The images of an American hostage shortly before being beheaded and the photos of abuse of prisoners committed Americans remind us of the existence of war and the obscene atrocities both side inflict upon one another and intrude the sacred spaces of our homes; terrorist strikes have become the reality of every continent; business leaders are convicted of flagrant fraud and clergy of unspeakable conduct. The anxious voice inside of us asks, "Who will take care of me when you are gone? Is it going to be okay"

But, the voice of faith motivated Archbishop of Canterbury William Temple at the beginning of WWII when London was being bombed nightly to invite religious, political and cultural leaders to discern what God's image for England after the war. The voice of faith as expressed by fourteenth century English mystic, Julian of Norwich, when confronting sin and the pain it causes, profoundly proclaims, "But all shall be well, and every manner of thing shall be well."
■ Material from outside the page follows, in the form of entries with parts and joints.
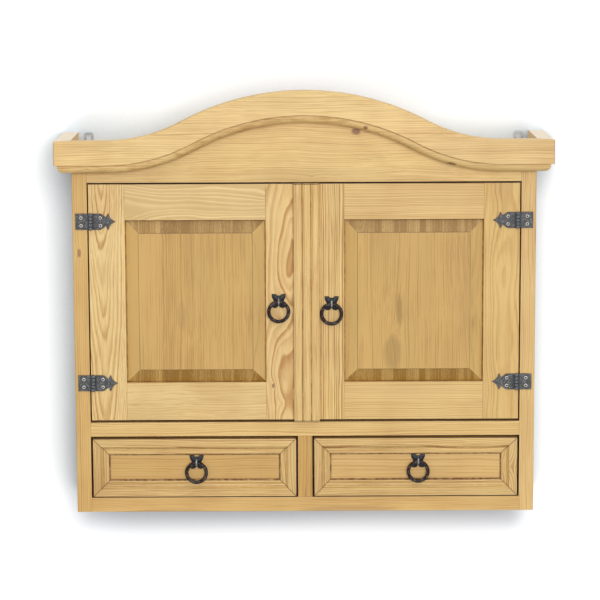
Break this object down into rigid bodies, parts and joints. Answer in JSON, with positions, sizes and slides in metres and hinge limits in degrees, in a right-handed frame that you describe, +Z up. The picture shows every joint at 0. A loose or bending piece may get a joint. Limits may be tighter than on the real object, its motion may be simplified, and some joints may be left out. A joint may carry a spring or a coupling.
{
  "type": "wall cabinet",
  "caption": "Wall-hung pine cabinet in rustic style with an arched cornice, panelled doors over drawers, forged ring pulls and hanging loops.",
  "frame": {"origin": "on the floor of the overall box, in the middle of its width and depth", "axes": "+Z up, +X to the right seen from the front, the front faces -Y and the back hangs on a wall at +Y"},
  "size_m": [0.92, 0.2, 0.7944],
  "materials": {
    "pine": "clear satin wax on sanded pine",
    "plywood": "bare sanded plywood",
    "beech": "bare turned beech",
    "black_iron": "forged, blackened and waxed",
    "zinc": "zinc plated",
    "nickel": "nickel plated"
  },
  "bodies": {
    "carcass": {"arch_rail": "pine", "back_panel": "plywood", "bottom_board": "pine", "carcass_dowels": "beech", "catch_magnets": "nickel", "cornice_front": "pine", "cornice_return_left": "pine", "cornice_return_right": "pine", "door_stop": "pine", "drawer_divider": "pine", "frame_hinge_leaves": "black_iron", "frame_hinge_screws": "black_iron", "hanger_screws": "zinc", "hinge_pins": "black_iron", "middle_board": "pine", "shelf": "pine", "shelf_pins": "zinc", "side_left": "pine", "side_right": "pine", "top_board": "pine", "wall_hangers": "zinc"},
    "door_left": {"door_left_bottom_rail": "pine", "door_left_catch_strike": "zinc", "door_left_hinge_leaves": "black_iron", "door_left_hinge_screws": "black_iron", "door_left_hinge_stile": "pine", "door_left_meeting_reeds": "pine", "door_left_meeting_stile": "pine", "door_left_panel": "pine", "door_left_pull_mount": "black_iron", "door_left_top_rail": "pine"},
    "ring_door_left": {"door_left_pull_ring": "black_iron"},
    "drawer_left": {"drawer_left_back": "pine", "drawer_left_bottom": "plywood", "drawer_left_front": "pine", "drawer_left_moulding": "pine", "drawer_left_pull_mount": "black_iron", "drawer_left_side_left": "pine", "drawer_left_side_right": "pine"},
    "ring_drawer_left": {"drawer_left_pull_ring": "black_iron"},
    "door_right": {"door_right_bottom_rail": "pine", "door_right_catch_strike": "zinc", "door_right_hinge_leaves": "black_iron", "door_right_hinge_screws": "black_iron", "door_right_hinge_stile": "pine", "door_right_meeting_reeds": "pine", "door_right_meeting_stile": "pine", "door_right_panel": "pine", "door_right_pull_mount": "black_iron", "door_right_top_rail": "pine"},
    "ring_door_right": {"door_right_pull_ring": "black_iron"},
    "drawer_right": {"drawer_right_back": "pine", "drawer_right_bottom": "plywood", "drawer_right_front": "pine", "drawer_right_moulding": "pine", "drawer_right_pull_mount": "black_iron", "drawer_right_side_left": "pine", "drawer_right_side_right": "pine"},
    "ring_drawer_right": {"drawer_right_pull_ring": "black_iron"}
  },
  "joints": [
    {"name": "door_left_hinge", "type": "hinge", "parent": "carcass", "child": "door_left", "pos_m": [-0.3955, -0.0738, 0.39875], "axis": [0, 0, -1], "range_deg": [0, 170]},
    {"name": "drawer_left_slide", "type": "slide", "parent": "carcass", "child": "drawer_left", "axis": [0, -1, 0], "range_m": [0, 0.13]},
    {"name": "door_right_hinge", "type": "hinge", "parent": "carcass", "child": "door_right", "pos_m": [0.3955, -0.0738, 0.39875], "axis": [0, 0, 1], "range_deg": [0, 170]},
    {"name": "drawer_right_slide", "type": "slide", "parent": "carcass", "child": "drawer_right", "axis": [0, -1, 0], "range_m": [0, 0.13]},
    {"name": "ring_door_left_swing", "type": "hinge", "parent": "door_left", "child": "ring_door_left", "pos_m": [-0.0482, -0.0782, 0.4017], "axis": [-1, 0, 0], "range_deg": [-6, 180]},
    {"name": "ring_drawer_left_swing", "type": "hinge", "parent": "drawer_left", "child": "ring_drawer_left", "pos_m": [-0.2047, -0.0702, 0.0939], "axis": [-1, 0, 0], "range_deg": [0, 150]},
    {"name": "ring_door_right_swing", "type": "hinge", "parent": "door_right", "child": "ring_door_right", "pos_m": [0.0503, -0.0782, 0.397], "axis": [-1, 0, 0], "range_deg": [-6, 180]},
    {"name": "ring_drawer_right_swing", "type": "hinge", "parent": "drawer_right", "child": "ring_drawer_right", "pos_m": [0.2128, -0.0702, 0.0946], "axis": [-1, 0, 0], "range_deg": [0, 150]}
  ]
}
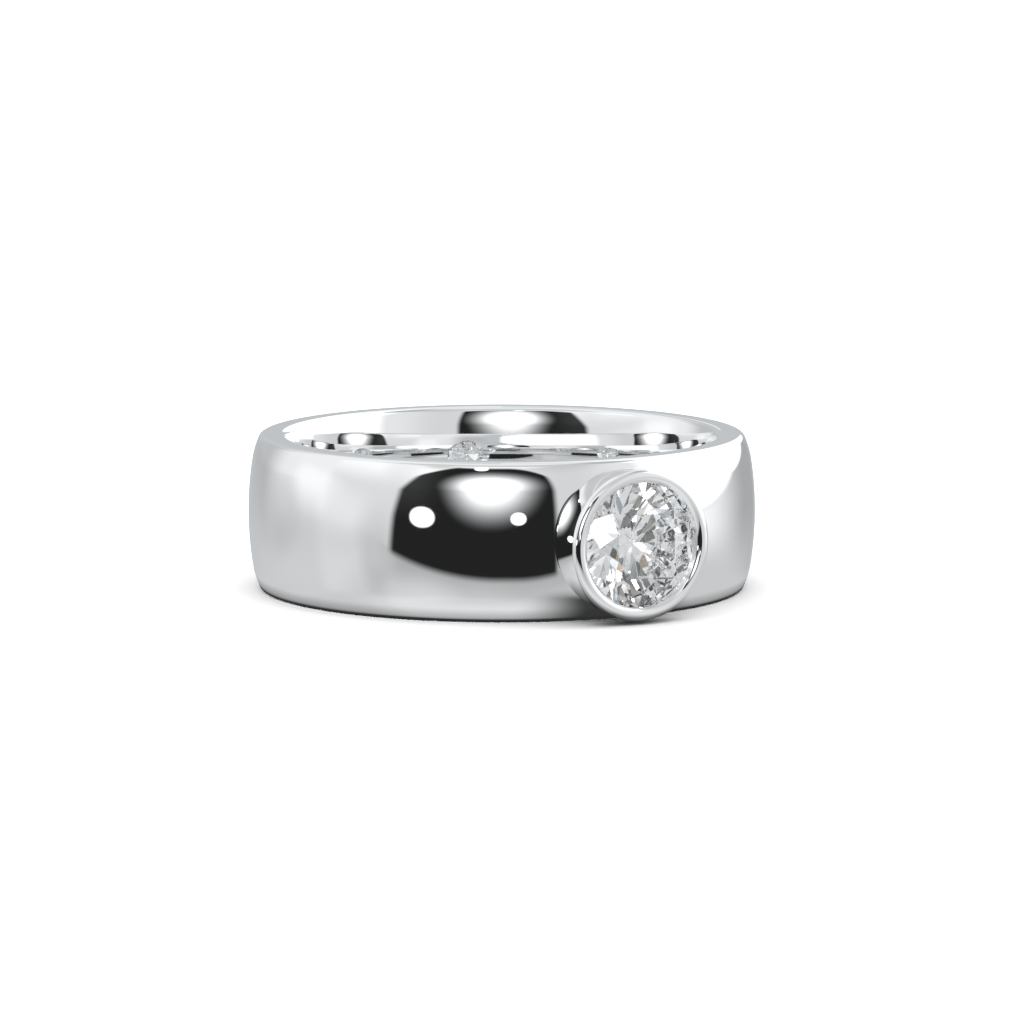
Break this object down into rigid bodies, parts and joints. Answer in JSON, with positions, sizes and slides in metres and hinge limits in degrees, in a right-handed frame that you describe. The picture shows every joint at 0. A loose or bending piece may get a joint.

Temple, Julian, Jesus - none understood that this will happen only at the eschaton, the end of time, the second coming or in heaven, but they put the emphasis on the here and now. In the face of the chaos, of rejection of God, we are called to be people who serve as dwelling places for God. The image is not of dwelling places huddled away in seclusion away from the dangers, but of dwellings in the midst of life. For the Holy Spirit, which Jesus promised, encourages us to come out of ourselves and join in the adventure of creation and challenges of healing and liberation in the world, and leads us also to rest.

How do we have this assurance? Not by clinging to what was, but by embracing the work of God in the world. The believing community in any generation will experience the peace Jesus promised only when it takes on and lives out the love of the incarnation.

And so, we come back to the inseparability of the Cross in which we find a God that we do not recognize, the Holy Spirit who is closer to us than our next breath teaching, reminding, guiding, standing by, and comforting us, and the assurance of peace. But, then, those are topics for other sermons.